Kedua belas, penambahan syarat berhalangan tetap atau secara terus-menerus selama lebih dari 3 bulan tidak dapat melaksanakan tugasnya untuk pimpinan KPK yang berhenti atau diberhentikan (pasal 33); Ketiga belas, penambahan fungsi Dewan Kehormatan untuk memeriksa dan memutuskan pelanggaran kewenangan yang dilakukan komisioner KPK dan pegawai KPK (pasal 39); Keempat belas, KPK berhak mengeluarkan Surat Perintah Penghentian Penyidikan (SP3) suatu perkara korupsi (pasal 42); Kelima belas KPK hanya dapat mengangkat penyelidik atas usulan dari kepolisian atau kejaksaan (pasal 45).
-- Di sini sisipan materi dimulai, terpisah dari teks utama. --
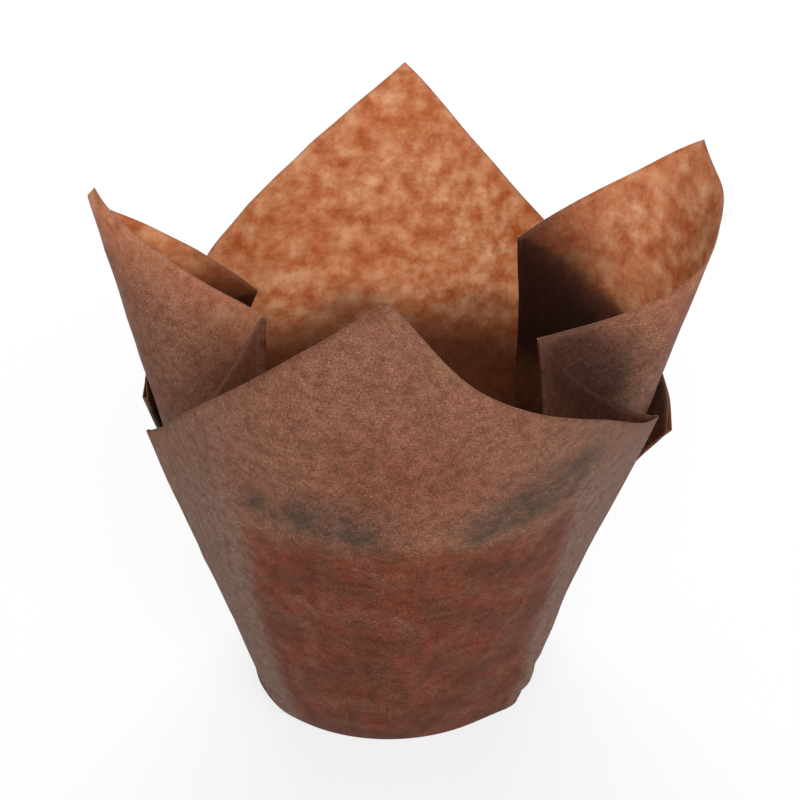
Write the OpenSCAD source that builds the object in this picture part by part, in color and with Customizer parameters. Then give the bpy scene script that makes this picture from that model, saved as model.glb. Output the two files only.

Keenam belas, penyitaan harus berdasarkan izin Ketua Pengadilan Negeri (pasal 49); Ketujuh belas, masih adanya pengaturan wewenang penuntutan dalam pasal 53; dan Ketujuh belas pembatasan UU hanya berlaku selama 12 tahun setelah UU diundangkan yang artinya juga masa berdiri KPK pun hanya 12 tahun (pasal 73).